Chief Mate Adam Seamans called him from the bridge on the VHF.  “We’re five minutes to station.”

So we headed for the stern, lined with waiting spectators, to shoot the anchor deployment.  The mooring streamed back from the ship 750 meters to the top float.  Rob rolled into the water and hung onto a line from the transom as the ship dragged him along at a full knot.  I passed the big camera down to him.  It must have felt like an anvil in the rush of water.  We followed in the boat.

“One hundred meters from station,” Kyle the bosun called down to us.

They hoisted the 2,200-pound anchor off the deck and ran it out over the water.  Rob was getting tired hanging on.  Who wouldn’t?

“Fifty meters,” Kyle called.

“Must be the longest hundred meters of his life,” the Skip observed.

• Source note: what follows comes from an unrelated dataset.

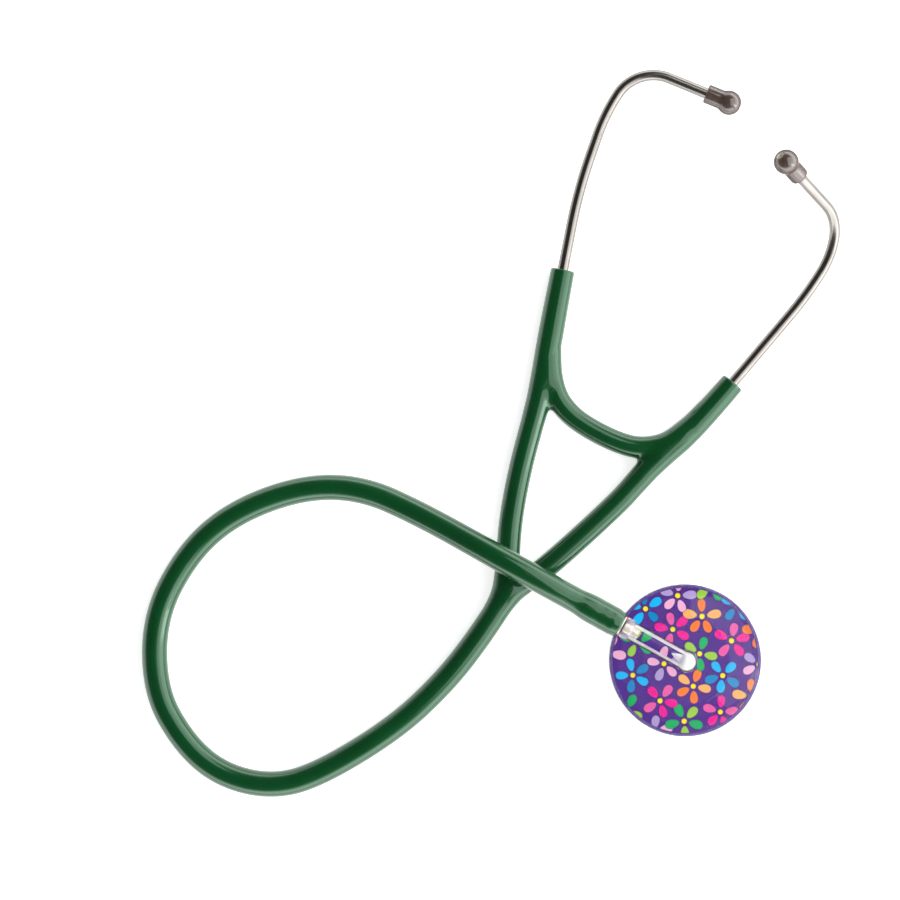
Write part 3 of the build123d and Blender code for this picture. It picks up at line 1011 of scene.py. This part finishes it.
floor_mesh = bpy.data.meshes.new("floor")
floor_mesh.from_pydata([(-3, -3, -0.0002), (3, -3, -0.0002), (3, 3, -0.0002), (-3, 3, -0.0002)],
                       [], [(0, 1, 2, 3)])
floor = bpy.data.objects.new("floor", floor_mesh)
bpy.context.scene.collection.objects.link(floor)
paper = Surface("pale_floor")
paper.colour(paper.grey(paper.noise(40, 3), 0.86, 0.88, 0.3, 0.7))
paper.set(Roughness=0.9, Specular_IOR_Level=0.1, Emission_Color=(1, 1, 1, 1),
          Emission_Strength=0.7)
floor.data.materials.append(paper.material)


def area_light(name, place, target, size, size_y, power, colour=(1, 1, 1)):
    data = bpy.data.lights.new(name, "AREA")
    data.shape = "RECTANGLE"
    data.size = size
    data.size_y = size_y
    data.energy = power
    data.color = colour
    light = bpy.data.objects.new(name, data)
    light.location = place
    aim = Vector(target) - Vector(place)
    light.rotation_euler = aim.to_track_quat("-Z", "Y").to_euler()
    bpy.context.scene.collection.objects.link(light)
    return light


middle_point = (-0.09, 0.08, 0.0)
area_light("key_right", (1.1, -0.35, 0.5), middle_point, 0.3, 0.7, 2.0)
area_light("panel_right", (0.53, 0.16, 0.93), middle_point, 1.5, 0.75, 6.5)
top_soft = area_light("top_soft", (-0.09, 0.08, 1.7), middle_point, 1.6, 1.6, 3.5)
top_soft.visible_glossy = False
top_soft.visible_camera = False
area_light("head_panel", (0.085, -0.076, 1.27), (0.0, 0.0, 0.0), 0.14, 0.14, 0.03)

world = bpy.data.worlds.new("studio")
bpy.context.scene.world = world
world.use_nodes = True
world_nodes = world.node_tree.nodes
world_links = world.node_tree.links
background = world_nodes["Background"]
sky_coords = world_nodes.new("ShaderNodeTexCoord")
# Dark overhead and bright near the ground, brighter towards the right.
tilt = world_nodes.new("ShaderNodeVectorMath")
tilt.operation = "DOT_PRODUCT"
tilt.inputs[1].default_value = (-0.34, 0.12, 1.0)
sky_ramp = world_nodes.new("ShaderNodeValToRGB")
world_links.new(sky_coords.outputs["Generated"], tilt.inputs[0])
world_links.new(tilt.outputs["Value"], sky_ramp.inputs["Fac"])
world_links.new(sky_ramp.outputs["Color"], background.inputs["Color"])
SKY = [(0.0, 1.0), (0.22, 0.95), (0.42, 0.3), (0.6, 0.05), (1.0, 0.02)]
stops = sky_ramp.color_ramp.elements
while len(stops) < len(SKY):
    stops.new(0.5)
for stop, (position, shade) in zip(stops, SKY):
    stop.position = position
    stop.color = (shade, shade, shade * 1.01, 1)
background.inputs["Strength"].default_value = 3.5
bpy.context.scene.view_settings.view_transform = "Standard"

Cameras went up before every face on the transom.

Additional flotation to keep the wire vertical was rigged just above the acoustic release in the form of basketball-sized glass spheres covered with stout yellow plastic jackets.  Called “hard hats,” there were twelve of them bolted to the wire.

It seemed to take forever before—“We’re here.”

© Rachel Fletcher

John yanked the trip line and the anchor vanished.  The hard hats plunged down after it in a burst of spray.  In the distance, we could see the big top float water skiing on the surface back toward the ship before it was dragged under.

Rob was half-frozen.  He said he was feeling “chill blanes” after he climbed aboard and we headed back to the starboard side for pick up.

That evening about eight of us stood at the portside rail like tourists to revel in a fine sunset shinning on low, light-gray clouds above a white bank of fog.  There’s no place like the high northern latitudes and at that moment no place we’d rather have been.  We said so more than once before we got too cold to remain topside.